Supply fears influence markets

May 28, 2007
The June contract for benchmark US light, sweet crudes topped $65/bbl in intraday trading May 17 on the New York Mercantile Exchange as unexpected shut-ins of US refining capacity “sent shock waves through the markets,” analysts said.

The June contract for benchmark US light, sweet crudes topped $65/bbl in intraday trading May 17 on the New York Mercantile Exchange as unexpected shut-ins of US refining capacity “sent shock waves through the markets,” analysts said.

Among the disruptions that week, BP PLC said it might delay the restart of a 52,000 b/d gasoline-production unit at its Toledo refinery in Ohio. ConocoPhillips announced it shut in one of three crude units at its 194,000 b/d refinery in Ponca City, Okla., ahead of scheduled turnaround, and that some units at its Sweeny, Tex., refinery were operating at reduced rates. Valero Energy Corp. shut in 64,000 b/d of gasoline production at its Houston refinery for a week.

Meanwhile, analysts in the Houston office of Raymond James & Associates Inc., said, “Above-average weekly gasoline inventory draws this year have left traders skittish regarding gasoline supplies, now 7% below the 5-year average, as we quickly approach this summer’s driving season” at the end of May. The American Automobile Association reported the US average retail price for regular unleaded gasoline gained 1.5¢ to a record high of $3.129/gal on May 18, just a week before the US Memorial Day weekend. US pump prices for regular gasoline had advanced 26¢/gal total within 30 days.

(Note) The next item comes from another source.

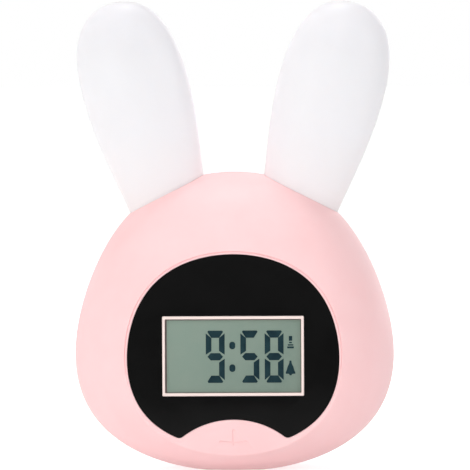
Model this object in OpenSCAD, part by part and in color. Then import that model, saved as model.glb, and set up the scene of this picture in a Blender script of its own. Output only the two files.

The June crude contract traded as high as $65.09/bbl on May 17 before closing at $64.86/bbl, up by $2.31 for the day. The June contract for reformulated blend stock for oxygenate blending (RBOB) jumped by 9.96¢ to $2.44/gal the same day, but it dropped to $2.41/gal in profit taking on May 18. Crude continued climbing to $64.94/bbl. At that point, crude prices had remained above $60/bbl for almost 2 months on the New York market, despite a high degree of volatility from session to session. “We continue to believe that rising global demand, coupled with minimal excess production capacity from the Organization of Petroleum Exporting Countries and increasing visibility of geopolitical risks, are likely to drive oil prices even higher as 2007 progresses,” said Raymond James analysts.

Moreover, the North Sea Brent crude contract on the International Petroleum Exchange-now viewed by many as a more accurate benchmark than US crudes on NYMEX-rallied above $70/bbl, representing a $5/bbl premium to benchmark US crudes. In London, the new front-month July IPE contract for Brent crude jumped by $2.30 to $70.27/bbl on May 16 but fell back to $69.43/bbl during profit taking in the next session.

Meanwhile, the value of the US dollar fell against that of most other major currencies after China widened the band in which the yuan can fluctuate against the dollar. That means that crude, which is priced universally in dollars, is cheaper outside the US economy, and similarly reduces OPEC’s oil revenue vs. the euro paid for European goods.

Natural gas

Natural gas futures rose above $8/MMbtu May 17 on NYMEX “on fund buying,” said analysts at Enerfax Daily. “Speculative traders have been trying to push the market above $8[/MMbtu] but have found higher prices difficult to sustain amid mild weather,” the analysts said. Investment funds wanted to escape from the trading range so technical market triggers would kick in to force prices higher. Hedge funds, who had been betting that the price of June natural gas futures would fall, had to buy long positions ahead of warmer weather, analysts said.

The June natural gas contract traded as high as $8.14/MMbtu in the NYMEX session before closing at $8.08/MMbtu, up 18.5¢ for the day. On the US spot market, gas at Henry Hub, La., gained 10¢ to $7.71/MMbtu. On May 18, prices dropped to $7.94/MMbtu on NYMEX but climbed to $7.89/MMbtu at Henry Hub.

Raymond James analysts reported, “[LNG] imports to the US continue to come in at elevated levels as a result of the remaining supply overhangs in Asia and Europe. However, we believe that increased gas demand fueled by a rising price incentive to burn natural gas over crude derivatives, combined with increased liquid stripping and declining imports from Canada should help offset the increase in [LNG] imports during this injection season.”

Analysts at Enerfax Daily said Canadian gas supplies to the US in June may be 600 MMcfd below last year’s levels. “Companies cut their drilling budgets last year as prices dipped and well costs soared,” they said.

Meanwhile, Raymond James reported May 17, “The natural gas 12-month strip has reached $9/Mcf for the first time in over 8 months; and as such, gas producers can now hedge winter 2007-08 volumes at an appetizing price of over $10/Mcf.”